= EXERCISE GOAL =
Within the data that follows, set down exactly the lines from the one containing "Turn this picture" through the one containing "on its back.", both ends included.

(Modeling code records)
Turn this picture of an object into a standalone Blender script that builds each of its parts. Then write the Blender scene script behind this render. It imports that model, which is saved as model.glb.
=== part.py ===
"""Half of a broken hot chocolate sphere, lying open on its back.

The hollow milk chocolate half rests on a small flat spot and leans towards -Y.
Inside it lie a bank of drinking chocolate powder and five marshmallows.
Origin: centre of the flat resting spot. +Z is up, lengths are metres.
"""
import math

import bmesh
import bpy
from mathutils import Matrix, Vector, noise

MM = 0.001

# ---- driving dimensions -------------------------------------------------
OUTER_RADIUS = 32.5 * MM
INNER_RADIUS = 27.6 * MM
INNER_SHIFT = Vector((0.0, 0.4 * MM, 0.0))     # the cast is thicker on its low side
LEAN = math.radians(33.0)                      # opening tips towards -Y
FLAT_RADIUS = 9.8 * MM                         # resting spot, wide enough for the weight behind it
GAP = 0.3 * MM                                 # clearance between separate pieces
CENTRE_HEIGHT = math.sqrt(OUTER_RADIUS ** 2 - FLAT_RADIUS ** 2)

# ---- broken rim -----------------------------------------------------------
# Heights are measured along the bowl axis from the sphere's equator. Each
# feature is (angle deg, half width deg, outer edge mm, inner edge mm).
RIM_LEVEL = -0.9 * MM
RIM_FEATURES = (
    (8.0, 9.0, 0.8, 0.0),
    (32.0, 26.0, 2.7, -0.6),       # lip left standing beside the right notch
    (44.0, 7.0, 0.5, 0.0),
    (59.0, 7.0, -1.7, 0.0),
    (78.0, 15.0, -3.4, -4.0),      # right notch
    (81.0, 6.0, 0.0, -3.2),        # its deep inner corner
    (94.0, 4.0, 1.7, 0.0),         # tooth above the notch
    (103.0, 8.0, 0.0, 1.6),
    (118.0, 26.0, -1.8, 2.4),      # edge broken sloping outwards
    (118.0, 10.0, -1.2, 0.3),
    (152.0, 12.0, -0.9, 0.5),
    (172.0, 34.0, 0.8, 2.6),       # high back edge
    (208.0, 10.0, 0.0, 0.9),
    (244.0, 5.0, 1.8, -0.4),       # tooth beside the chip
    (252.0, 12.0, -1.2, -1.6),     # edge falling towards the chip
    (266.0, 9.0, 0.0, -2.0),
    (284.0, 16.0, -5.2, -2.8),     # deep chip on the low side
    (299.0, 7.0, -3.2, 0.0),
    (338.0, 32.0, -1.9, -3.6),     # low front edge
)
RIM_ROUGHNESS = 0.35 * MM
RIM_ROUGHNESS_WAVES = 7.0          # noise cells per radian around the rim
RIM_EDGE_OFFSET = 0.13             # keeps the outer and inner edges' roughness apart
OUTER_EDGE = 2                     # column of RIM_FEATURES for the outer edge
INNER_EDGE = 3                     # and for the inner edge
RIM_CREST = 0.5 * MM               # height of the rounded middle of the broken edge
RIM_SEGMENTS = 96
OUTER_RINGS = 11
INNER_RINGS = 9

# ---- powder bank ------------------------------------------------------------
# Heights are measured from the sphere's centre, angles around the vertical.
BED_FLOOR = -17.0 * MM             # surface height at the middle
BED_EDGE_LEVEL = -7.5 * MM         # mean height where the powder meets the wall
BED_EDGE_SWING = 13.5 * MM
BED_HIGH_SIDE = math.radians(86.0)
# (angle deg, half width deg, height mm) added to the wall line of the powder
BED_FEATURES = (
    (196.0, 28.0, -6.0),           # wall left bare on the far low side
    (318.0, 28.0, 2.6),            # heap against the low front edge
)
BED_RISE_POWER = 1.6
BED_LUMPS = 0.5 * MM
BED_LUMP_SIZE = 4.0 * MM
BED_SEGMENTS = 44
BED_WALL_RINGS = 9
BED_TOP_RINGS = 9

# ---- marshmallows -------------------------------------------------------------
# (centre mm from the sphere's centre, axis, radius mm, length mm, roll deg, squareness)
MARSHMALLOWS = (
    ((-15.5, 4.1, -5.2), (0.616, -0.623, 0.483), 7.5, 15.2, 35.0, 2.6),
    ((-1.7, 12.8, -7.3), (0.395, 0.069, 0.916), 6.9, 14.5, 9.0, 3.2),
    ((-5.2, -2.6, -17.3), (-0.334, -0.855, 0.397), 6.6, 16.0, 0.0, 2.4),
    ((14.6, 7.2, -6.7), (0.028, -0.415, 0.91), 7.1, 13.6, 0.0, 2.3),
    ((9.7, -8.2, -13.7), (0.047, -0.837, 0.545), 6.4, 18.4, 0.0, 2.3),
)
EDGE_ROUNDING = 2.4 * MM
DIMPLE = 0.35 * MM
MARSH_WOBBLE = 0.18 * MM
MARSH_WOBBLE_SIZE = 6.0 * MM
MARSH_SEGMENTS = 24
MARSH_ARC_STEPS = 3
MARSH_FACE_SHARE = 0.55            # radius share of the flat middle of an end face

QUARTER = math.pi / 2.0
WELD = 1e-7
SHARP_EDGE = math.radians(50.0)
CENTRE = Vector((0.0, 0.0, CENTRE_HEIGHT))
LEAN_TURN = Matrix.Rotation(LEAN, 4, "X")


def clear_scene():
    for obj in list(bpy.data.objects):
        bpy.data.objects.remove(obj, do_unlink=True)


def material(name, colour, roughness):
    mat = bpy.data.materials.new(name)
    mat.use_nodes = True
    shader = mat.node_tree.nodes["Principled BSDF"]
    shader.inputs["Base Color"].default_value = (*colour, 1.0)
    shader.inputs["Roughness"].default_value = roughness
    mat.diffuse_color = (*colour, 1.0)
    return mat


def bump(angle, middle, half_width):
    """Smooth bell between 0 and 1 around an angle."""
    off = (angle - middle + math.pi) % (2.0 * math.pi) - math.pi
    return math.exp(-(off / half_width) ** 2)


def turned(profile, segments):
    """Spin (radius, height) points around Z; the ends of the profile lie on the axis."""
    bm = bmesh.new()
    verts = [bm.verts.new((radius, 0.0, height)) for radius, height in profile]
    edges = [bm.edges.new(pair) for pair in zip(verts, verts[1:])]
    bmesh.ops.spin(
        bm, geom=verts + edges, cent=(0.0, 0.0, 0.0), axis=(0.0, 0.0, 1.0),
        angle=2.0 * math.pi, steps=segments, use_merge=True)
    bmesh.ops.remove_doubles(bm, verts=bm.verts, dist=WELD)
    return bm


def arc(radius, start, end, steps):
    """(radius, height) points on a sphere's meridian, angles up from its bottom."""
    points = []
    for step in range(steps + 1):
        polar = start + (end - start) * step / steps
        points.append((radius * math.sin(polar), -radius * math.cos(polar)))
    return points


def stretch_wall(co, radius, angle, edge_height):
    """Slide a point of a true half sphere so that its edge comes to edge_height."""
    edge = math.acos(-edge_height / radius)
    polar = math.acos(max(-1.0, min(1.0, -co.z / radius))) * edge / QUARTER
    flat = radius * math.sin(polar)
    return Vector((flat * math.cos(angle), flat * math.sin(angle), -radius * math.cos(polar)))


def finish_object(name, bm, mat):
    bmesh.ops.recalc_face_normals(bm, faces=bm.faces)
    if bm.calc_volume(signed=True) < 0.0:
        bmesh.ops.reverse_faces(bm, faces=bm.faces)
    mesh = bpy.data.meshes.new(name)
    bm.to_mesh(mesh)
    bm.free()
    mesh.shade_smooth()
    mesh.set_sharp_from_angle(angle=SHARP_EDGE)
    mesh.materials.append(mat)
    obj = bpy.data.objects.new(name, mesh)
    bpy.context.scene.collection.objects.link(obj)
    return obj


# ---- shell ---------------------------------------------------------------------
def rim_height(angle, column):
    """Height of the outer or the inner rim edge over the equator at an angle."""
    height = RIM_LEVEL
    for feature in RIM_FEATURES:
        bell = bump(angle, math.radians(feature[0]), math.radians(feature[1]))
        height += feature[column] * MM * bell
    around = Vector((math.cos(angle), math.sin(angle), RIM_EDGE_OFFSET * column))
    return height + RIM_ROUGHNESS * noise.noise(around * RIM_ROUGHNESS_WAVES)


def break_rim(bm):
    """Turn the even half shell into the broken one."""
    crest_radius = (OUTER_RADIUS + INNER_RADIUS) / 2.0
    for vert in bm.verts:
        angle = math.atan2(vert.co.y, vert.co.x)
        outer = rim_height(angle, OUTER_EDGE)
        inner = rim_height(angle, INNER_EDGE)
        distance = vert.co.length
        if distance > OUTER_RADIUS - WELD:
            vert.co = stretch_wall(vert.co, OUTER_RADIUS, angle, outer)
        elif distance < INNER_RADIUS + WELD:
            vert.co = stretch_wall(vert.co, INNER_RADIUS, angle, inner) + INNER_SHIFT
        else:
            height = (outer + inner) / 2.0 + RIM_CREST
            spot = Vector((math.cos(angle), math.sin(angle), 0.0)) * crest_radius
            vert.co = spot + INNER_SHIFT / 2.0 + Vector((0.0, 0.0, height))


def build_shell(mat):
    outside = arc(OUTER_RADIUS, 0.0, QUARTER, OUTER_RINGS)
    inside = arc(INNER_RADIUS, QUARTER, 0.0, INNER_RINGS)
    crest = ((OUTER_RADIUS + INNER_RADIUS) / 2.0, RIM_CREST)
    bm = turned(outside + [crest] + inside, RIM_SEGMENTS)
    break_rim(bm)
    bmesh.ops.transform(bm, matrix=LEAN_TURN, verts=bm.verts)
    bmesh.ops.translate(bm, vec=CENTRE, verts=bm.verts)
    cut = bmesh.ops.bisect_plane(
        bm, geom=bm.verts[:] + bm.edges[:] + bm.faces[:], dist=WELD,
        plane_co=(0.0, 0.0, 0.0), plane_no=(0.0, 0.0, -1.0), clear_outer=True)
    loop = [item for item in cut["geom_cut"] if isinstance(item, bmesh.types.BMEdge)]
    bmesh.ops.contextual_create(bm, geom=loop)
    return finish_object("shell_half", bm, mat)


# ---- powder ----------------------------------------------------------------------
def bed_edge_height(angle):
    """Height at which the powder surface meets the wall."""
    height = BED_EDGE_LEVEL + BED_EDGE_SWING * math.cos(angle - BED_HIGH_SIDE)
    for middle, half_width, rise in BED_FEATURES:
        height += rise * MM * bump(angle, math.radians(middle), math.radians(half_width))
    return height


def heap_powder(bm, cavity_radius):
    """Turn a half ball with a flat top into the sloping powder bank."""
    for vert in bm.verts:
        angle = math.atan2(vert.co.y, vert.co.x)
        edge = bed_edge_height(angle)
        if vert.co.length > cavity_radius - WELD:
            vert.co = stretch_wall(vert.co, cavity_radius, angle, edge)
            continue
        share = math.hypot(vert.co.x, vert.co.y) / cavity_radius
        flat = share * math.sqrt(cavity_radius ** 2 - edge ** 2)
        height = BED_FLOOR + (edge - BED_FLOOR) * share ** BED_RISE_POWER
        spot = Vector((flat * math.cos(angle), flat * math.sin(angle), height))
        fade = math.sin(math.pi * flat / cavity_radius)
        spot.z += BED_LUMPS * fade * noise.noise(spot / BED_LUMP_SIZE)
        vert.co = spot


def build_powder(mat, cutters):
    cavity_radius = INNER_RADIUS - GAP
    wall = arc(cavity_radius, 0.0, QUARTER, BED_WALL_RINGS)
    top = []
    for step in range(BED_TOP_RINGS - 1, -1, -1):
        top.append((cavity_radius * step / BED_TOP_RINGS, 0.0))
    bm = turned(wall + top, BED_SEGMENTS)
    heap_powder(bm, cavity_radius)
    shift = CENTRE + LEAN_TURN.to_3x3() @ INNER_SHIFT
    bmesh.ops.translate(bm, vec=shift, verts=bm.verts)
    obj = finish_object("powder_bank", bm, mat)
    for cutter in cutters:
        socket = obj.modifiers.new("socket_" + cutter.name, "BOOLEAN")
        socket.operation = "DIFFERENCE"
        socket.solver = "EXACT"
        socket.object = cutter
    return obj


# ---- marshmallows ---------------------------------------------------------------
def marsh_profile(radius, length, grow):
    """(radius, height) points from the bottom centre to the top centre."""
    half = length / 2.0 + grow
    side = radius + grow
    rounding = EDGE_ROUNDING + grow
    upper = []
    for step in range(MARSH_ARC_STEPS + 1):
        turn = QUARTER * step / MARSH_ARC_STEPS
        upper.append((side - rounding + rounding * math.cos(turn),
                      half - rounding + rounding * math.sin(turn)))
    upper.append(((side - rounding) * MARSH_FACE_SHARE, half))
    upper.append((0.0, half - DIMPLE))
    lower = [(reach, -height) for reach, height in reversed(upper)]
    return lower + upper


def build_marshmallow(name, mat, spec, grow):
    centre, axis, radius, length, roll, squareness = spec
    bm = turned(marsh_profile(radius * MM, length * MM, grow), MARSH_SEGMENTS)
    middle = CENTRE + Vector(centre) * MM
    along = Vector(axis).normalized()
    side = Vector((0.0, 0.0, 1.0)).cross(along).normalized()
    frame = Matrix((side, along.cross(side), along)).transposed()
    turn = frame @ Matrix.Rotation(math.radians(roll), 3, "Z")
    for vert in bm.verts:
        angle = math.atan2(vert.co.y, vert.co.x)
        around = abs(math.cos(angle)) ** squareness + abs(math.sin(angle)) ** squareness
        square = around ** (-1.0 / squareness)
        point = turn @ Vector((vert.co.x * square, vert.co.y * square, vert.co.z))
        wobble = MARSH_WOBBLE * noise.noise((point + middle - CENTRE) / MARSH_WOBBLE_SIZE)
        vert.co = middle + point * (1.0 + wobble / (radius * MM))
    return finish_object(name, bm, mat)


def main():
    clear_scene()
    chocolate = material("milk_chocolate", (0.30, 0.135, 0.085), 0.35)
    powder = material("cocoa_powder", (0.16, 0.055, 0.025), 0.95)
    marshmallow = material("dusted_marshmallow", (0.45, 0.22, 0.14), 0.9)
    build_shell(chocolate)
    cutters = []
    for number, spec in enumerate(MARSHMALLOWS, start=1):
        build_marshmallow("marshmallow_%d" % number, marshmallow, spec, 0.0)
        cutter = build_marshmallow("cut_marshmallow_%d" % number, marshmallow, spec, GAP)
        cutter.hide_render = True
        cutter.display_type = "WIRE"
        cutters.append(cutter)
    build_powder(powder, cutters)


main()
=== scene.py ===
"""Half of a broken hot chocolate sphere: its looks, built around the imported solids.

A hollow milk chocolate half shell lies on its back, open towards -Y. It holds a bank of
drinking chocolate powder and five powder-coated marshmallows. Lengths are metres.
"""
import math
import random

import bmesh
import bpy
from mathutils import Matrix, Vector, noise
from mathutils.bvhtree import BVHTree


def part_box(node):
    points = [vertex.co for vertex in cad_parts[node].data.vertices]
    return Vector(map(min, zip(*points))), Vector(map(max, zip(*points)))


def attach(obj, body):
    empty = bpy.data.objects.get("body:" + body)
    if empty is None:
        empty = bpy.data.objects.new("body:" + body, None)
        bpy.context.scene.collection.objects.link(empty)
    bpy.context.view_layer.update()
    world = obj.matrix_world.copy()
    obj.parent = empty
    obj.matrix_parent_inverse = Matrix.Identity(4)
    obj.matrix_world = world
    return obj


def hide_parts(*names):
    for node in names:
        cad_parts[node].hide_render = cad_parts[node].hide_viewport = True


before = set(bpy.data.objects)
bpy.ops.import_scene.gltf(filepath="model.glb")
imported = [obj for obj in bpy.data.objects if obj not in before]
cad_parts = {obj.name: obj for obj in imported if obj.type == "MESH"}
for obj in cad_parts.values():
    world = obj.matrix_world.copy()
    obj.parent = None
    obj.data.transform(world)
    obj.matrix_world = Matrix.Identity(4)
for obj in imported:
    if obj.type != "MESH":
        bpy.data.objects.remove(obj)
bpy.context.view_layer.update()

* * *

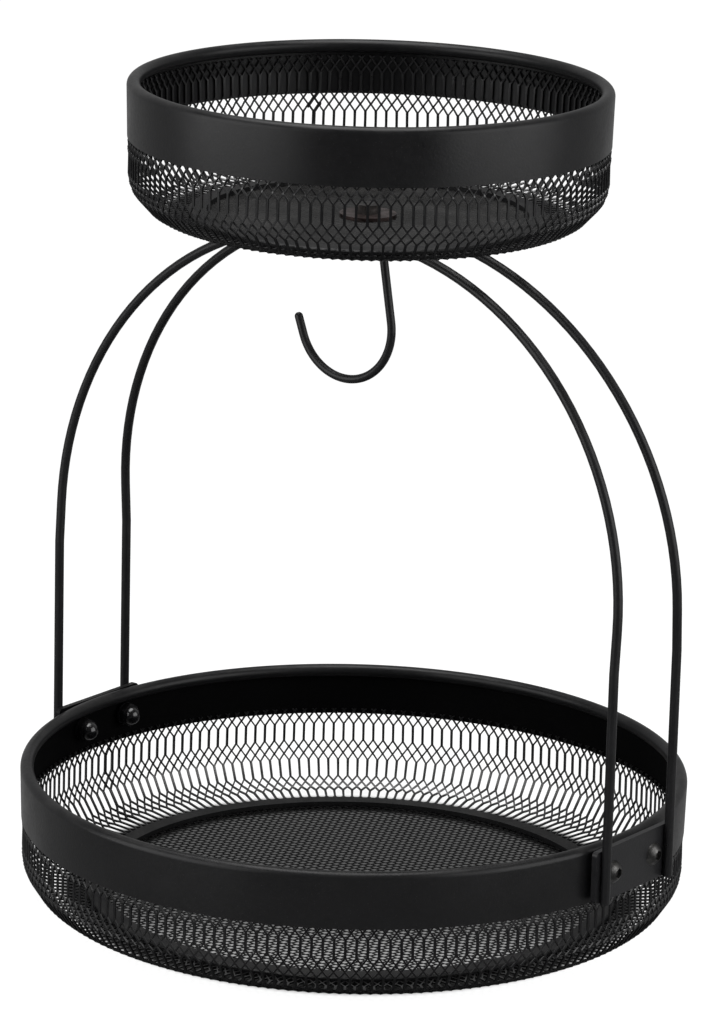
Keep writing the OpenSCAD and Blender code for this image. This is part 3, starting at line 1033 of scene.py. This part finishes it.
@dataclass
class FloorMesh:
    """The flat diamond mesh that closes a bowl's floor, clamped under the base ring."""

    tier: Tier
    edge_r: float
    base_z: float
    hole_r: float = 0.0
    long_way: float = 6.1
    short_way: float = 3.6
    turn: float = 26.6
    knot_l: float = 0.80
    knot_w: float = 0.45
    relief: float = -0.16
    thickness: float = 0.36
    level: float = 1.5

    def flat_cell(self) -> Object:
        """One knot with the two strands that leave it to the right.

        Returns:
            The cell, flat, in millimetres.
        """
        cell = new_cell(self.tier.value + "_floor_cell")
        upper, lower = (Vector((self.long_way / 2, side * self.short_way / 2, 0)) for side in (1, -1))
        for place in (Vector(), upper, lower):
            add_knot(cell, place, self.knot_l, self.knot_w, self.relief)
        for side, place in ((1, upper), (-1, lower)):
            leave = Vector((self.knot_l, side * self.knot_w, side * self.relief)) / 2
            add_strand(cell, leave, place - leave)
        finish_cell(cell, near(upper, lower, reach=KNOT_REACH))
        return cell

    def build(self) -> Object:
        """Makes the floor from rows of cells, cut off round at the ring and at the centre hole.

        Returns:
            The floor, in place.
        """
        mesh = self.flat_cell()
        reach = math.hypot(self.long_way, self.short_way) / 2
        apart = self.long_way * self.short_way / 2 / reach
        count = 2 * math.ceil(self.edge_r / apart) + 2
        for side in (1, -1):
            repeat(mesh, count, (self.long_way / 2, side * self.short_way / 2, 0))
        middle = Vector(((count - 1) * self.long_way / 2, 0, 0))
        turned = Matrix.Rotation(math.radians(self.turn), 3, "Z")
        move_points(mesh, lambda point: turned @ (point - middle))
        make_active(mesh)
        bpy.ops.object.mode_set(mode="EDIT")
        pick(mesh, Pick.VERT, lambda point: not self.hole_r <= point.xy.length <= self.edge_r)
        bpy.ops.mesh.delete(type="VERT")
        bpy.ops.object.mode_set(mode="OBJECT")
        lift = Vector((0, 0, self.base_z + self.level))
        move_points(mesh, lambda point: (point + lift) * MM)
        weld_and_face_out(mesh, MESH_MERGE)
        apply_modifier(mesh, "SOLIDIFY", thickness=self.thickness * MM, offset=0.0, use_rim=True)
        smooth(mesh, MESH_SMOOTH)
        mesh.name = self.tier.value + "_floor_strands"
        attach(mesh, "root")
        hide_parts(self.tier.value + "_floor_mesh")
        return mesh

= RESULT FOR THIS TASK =
Turn this picture of an object into a standalone Blender script that builds each of its parts. Then write the Blender scene script behind this render. It imports that model, which is saved as model.glb.
=== part.py ===
"""Half of a broken hot chocolate sphere, lying open on its back.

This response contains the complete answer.